A exclusão dos setores políticos, do Judiciário, do Tribunal de Contas e do Ministério Público, alegando que são salvaguardas da democracia, é algo ridículo e não combina com a modernidade das sociedades centrais e modernas.
A reforma nesta base, além de não criar nenhuma modernidade para as administrações públicas, também estabelecerá uma espécie de Casa Grande e Senzala [obra do sociólogo Gilberto Freyre, publicada em 1933, que discute a formação da sociedade], onde os funcionários do Executivo pertencerão perpetuamente à senzala e os outros sempre se protegerão dentro e nos arrabaldes da casa grande.
Nesta modelagem proposta, não será criado nenhum senso de modernidade e não haverá nenhuma redução de folha de pagamento. A reforma também não alterará o desequilíbrio que existe entre as remunerações, para as mesmas atividades, entre os servidores do poder público e privado, que atualmente há um fosso vergonhoso e avassalador.
Enquanto não se fizer uma reforma administrativa que enseje uma baita alteração na Constituição de 1988 e que toque em temas que hoje são tabus e totens, como é o caso da vitaliciedade, da necessidade do trânsito em julgado para demitir corruptos etc, a reforma vai atingir os que já levam o balaio nas costas há muito tempo."
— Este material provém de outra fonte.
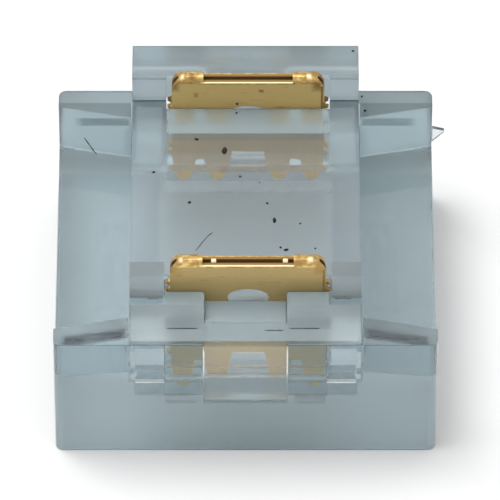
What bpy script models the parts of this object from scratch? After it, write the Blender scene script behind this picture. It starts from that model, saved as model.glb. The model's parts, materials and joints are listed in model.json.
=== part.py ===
"""Led strip connector: a clear press-down cap with two folded contacts, closed on a clear base.

Frame: metres, +Z up, origin at the centre of the base's underside.
X is the way the led strip runs through the base, from mouth to mouth.
Y runs across the strip, from the front wall (-Y) to the rear wall (+Y).
Sizes are named in millimetres, and the helpers turn them into metres when a mesh is made.
"""

import math

import bmesh
import bpy
from mathutils import Matrix

COLLECTION_NAME = "led_strip_connector"
CUTTER_COLLECTION_NAME = "cutters"
METRES = 0.001
WELD_DISTANCE = 0.0000005
SMOOTH_ANGLE = math.radians(30)
ARC_STEPS = 6
CORNER_STEPS = 3
ROUND_PROFILE = 0.5
HOLE_STEPS = 28
FRONT, REAR = -1, 1
LEFT, RIGHT = -1, 1

# Clearances and cutter overlaps
CAP_GAP = 0.08
CONTACT_GAP = 0.05
STRIP_GAP = 0.25
TOOTH_SIDE_GAP = 0.3
TOOTH_TIP_GAP = 0.25
OVERCUT = 1.0
JOIN_INSET = 0.05

# Base housing
BASE_WIDTH = 14.8
BASE_DEPTH = 13.9
BASE_HEIGHT = 5.95
BASE_CORNER = 0.3
FLOOR_HEIGHT = 3.7
CHANNEL_NECK = 10.9
CHANNEL_FLARE = 0.6
WEB_THICKNESS = 0.7
WELL_REACH = 1.1

# Cap
CAP_WIDTH = 8.9
PLATE_THICKNESS = 1.2
RIDGE_HEIGHT = 1.2
COLLAR_WALL = 0.8
UNDERCUT_RISE = 0.1
LIP_HEIGHT = 0.14
SLOPE_DEPTH = 0.95
REAR_BLOCK_DEPTH = 1.82
FRONT_RIDGE_SETBACK = 1.29
FRONT_RIDGE_DEPTH = 0.8
SKIRT_THICKNESS = 0.57
SKIRT_REACH = 2.35

# Tongue in the middle of each long wall
TONGUE_WIDTH = 3.14
TONGUE_REACH = 3.16
TONGUE_SETBACK = 0.04
SHELF_STEP = 0.52
EAR_RADIUS = 0.2

# Latch hooks on the skirts
LATCH_SPACING = 7.4
LATCH_WIDTH = 1.0
HOOK_DROP = 0.33
HOOK_HEIGHT = 0.54
HOOK_DEPTH = 0.3
HOOK_LEAD = 0.26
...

A proposta para a reforma administrativa é a oportunidade que a sociedade brasileira tem para retirar de suas costas um elefante branco chamado Regime Jurídico Único (RJU), que o governo Sarney enfiou goela abaixo dos cidadãos contribuintes brasileiros, em troca de um 5º ano de mandato como presidente da República.
Numa prática recorrente do universo do presidente é dando que se recebe , todos aqueles que, naquele momento, estivessem trabalhando nas repartições públicas federais, após a aprovação do RJU, tornaram-se funcionários efetivos da União, com estabilidade de emprego e aposentadoria equivalente ao salário da ativa (Regime Próprio de Previdência Social RPPS). Formou-se aí uma casta de cidadãos abonados, em que boa parte nunca havia contribuído para o RPPS.
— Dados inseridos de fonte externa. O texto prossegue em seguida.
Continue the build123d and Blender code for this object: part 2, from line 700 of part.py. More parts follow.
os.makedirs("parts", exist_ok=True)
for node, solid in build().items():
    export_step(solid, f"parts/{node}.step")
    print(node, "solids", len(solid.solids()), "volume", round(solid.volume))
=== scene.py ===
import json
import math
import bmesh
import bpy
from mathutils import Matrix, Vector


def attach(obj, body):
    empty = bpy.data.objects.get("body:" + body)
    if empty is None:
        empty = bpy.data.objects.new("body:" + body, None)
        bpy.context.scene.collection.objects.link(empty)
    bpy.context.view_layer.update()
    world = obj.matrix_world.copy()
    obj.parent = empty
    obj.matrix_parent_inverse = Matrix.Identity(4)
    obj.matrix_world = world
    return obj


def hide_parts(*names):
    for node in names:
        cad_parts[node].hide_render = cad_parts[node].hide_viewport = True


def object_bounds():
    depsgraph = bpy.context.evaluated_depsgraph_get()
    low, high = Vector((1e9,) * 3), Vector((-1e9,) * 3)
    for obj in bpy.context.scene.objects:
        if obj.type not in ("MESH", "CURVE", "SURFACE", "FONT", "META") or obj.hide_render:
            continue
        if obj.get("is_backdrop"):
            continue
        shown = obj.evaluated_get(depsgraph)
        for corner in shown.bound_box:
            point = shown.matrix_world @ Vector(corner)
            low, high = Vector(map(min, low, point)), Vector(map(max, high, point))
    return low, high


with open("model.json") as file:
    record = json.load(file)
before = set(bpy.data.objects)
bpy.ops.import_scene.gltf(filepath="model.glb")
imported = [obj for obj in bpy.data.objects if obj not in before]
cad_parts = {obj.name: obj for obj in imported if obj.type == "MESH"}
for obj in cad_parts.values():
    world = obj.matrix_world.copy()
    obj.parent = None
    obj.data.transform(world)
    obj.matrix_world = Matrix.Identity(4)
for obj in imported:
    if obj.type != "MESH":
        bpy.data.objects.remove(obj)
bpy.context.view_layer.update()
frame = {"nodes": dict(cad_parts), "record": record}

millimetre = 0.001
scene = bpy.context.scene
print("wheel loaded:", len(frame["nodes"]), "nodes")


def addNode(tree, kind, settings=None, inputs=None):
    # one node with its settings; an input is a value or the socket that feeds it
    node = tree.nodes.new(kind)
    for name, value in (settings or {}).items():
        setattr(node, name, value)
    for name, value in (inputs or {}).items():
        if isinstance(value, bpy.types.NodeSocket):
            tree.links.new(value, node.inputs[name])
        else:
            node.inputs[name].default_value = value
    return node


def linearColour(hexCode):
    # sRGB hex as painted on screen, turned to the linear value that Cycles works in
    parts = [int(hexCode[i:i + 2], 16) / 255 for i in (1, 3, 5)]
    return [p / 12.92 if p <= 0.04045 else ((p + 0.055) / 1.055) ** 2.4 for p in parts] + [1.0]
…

Mas o pacote de bondades não parou por aí. No balaio do Regime Jurídico Único foi inserido também o direito para militares (principalmente forças armadas) de deixar sua aposentadoria/pensão para filhas solteiras ou desquitadas (não havia o divórcio), ou para netos e netas (até completarem 18 anos, ou 21 se estiver cursando o ensino superior). Essa mágica, até hoje, sustenta descendentes de militares com benefícios muito acima do teto das aposentadorias do setor privado. E com um agravante, os aposentados do setor privado contribuíram durante 35 anos para terem direito ao salário de aposentadoria. Enquanto os servidores só passaram a contribuir a partir da adoção do RJU e se aposentaram na idade que a lei definiu para aposentadoria, sem ter contribuído o tempo que o setor privado é obrigado a cumprir.
A concepção do Regime Jurídico Único foi procedente. Estabeleceu que o ingresso no serviço público só poderia ser feito mediante aprovação em concurso público federal regra necessária para acabar com a anacrônica função da então Administração Pública Federal de ser cabide de emprego para parentes e amigos do governo arena para nepotismo e fisiologismo.
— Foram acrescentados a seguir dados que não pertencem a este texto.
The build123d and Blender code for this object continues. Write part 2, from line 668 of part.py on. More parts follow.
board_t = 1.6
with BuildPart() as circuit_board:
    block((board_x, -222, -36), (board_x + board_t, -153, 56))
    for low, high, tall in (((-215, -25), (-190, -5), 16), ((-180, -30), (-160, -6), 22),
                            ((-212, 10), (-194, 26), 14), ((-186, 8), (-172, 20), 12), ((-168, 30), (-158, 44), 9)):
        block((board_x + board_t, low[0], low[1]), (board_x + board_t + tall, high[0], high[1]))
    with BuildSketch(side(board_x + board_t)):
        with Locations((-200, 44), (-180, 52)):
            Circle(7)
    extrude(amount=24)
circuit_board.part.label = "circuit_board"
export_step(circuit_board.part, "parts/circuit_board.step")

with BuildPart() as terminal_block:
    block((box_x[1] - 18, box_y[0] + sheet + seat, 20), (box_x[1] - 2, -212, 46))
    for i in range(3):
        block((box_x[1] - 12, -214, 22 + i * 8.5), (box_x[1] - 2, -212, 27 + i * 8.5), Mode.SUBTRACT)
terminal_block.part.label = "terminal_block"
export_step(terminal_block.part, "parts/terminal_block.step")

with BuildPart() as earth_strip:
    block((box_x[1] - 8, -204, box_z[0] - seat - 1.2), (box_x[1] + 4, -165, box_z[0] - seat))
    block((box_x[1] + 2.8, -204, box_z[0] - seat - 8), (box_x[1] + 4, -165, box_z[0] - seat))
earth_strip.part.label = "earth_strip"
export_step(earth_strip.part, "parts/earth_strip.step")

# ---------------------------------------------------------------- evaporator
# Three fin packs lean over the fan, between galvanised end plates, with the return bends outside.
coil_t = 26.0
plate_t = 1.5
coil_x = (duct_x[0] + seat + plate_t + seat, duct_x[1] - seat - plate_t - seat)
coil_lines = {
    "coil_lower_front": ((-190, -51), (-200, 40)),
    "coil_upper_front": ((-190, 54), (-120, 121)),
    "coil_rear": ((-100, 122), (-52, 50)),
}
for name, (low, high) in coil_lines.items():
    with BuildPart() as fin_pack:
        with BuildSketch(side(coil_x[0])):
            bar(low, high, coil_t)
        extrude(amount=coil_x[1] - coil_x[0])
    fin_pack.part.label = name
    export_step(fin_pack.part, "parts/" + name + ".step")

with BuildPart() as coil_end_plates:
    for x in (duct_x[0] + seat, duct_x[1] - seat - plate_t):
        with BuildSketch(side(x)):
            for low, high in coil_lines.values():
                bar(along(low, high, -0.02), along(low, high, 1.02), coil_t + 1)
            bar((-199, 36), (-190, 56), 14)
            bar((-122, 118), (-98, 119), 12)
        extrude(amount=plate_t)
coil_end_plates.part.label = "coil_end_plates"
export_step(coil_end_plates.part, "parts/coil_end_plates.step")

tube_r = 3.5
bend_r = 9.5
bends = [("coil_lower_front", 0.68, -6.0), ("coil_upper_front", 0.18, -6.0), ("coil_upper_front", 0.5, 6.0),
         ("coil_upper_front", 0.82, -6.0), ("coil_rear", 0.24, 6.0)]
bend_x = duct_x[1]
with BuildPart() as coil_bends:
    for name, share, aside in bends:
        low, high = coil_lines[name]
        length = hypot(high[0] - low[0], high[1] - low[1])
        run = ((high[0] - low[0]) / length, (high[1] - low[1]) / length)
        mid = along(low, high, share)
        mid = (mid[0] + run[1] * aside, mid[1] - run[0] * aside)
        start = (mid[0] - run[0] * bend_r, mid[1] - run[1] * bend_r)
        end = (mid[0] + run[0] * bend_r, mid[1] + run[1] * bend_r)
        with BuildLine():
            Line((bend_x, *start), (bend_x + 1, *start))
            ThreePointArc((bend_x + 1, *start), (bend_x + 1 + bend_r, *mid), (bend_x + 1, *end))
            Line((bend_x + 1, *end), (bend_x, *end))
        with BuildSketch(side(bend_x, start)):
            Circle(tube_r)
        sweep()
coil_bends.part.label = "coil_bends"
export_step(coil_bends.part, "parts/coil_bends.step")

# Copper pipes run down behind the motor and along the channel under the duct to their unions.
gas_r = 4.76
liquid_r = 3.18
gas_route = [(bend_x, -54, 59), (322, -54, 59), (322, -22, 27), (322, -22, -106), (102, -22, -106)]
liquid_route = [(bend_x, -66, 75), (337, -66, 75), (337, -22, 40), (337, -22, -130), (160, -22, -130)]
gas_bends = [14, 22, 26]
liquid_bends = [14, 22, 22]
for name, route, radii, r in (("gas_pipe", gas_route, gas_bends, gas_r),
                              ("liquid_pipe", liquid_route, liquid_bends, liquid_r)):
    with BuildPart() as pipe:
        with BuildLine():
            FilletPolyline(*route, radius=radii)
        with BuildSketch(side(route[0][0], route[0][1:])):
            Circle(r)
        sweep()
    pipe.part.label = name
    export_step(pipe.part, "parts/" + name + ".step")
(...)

E por que agora é necessária uma reforma administrativa? Porque o RJU disseminou uma permissividade administrativa tal, que os vícios que ele pretendia eliminar foram gradativamente sendo reinstalados dentro do poder público, até chegarmos ao ponto que estamos hoje: o Regime Jurídico Único alimenta o anacronismo que pretendia eliminar.
Por quê? O RJU não foi uma boa escolha? Não.
Os agentes públicos é que não tiveram a integridade moral necessária para conduzir a Administração Pública como legítimos servidores aqueles que estão a serviço do Estado. A falta de integridade moral dos agentes públicos reverteu as posições. Colocou os cidadãos contribuintes a serviço do Estado. Isso tem que acabar.